Mining is affecting agriculture in another way as well - displacing tribal communities that make their living through subsistence farming. The knock-on result is social unrest. Riots and protests take place intermittently in the platinum belt in the country's north-west, and it has reached the stage where some mines are considering closure.

Community unrest is likely to cost the ANC support in the next elections in 2019, and some analysts fear the party hopes to use promises of land distribution to win voters back. The political scientist Steven Friedman has written a widely circulated essay that claims Mr Zuma is aiming to win over chiefs that rule rural communities by offering them land.

"A key motive was the hope that they would use this to deliver rural votes to the ANC," Mr Friedman says. "From [the elections of] 2014, when urban voters began to abandon the ANC, this became more urgent."

Mr Zuma himself is fighting for his political life - and faces the real possibility of jail once his presidential term expires. His presidency has been dogged by allegations of corruption. However, his control of his party, and of the strategic rungs of power such as the police and the prosecutions service, has kept him in place.

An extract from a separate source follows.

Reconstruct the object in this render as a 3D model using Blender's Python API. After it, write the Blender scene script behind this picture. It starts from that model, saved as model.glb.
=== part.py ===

Should a rival faction such as the one led by Mr Ramaphosa take over at the ANC's elective conference next month, however, Mr Zuma loses his protection. His best hope is that his ex-wife secures the nomination, and will continue to keep him safe from the law.

Securing a victory for Ms Dhlamini-Zuma will not be easy. She is widely seen as under Mr Zuma's control, and urban blacks – who make up to 60 per cent of the population – are turning away from the ANC in droves.

What Mr Zuma and the ANC needs is a fresh direction to win back support. Land, it appears, is the road they have chosen to travel down. Mr Zuma may figure that it worked for the former Zimbabwean president Robert Mugabe, who also came to the brink of being voted out of power in 2002. Soon after, Mr Mugabe began encouraging people to occupy white owned farms, and he was able to consolidate his grip on the country.

Should this happen in South Africa, the results would be disastrous, Ms Crosby says. Access to capital would in all likelihood dry up completely.  "There will be no investment in agriculture, production will fall dramatically, food will become very expensive and the country will largely have to rely on food imports to feed its population."

And that would only fan the flames of discontent across the country.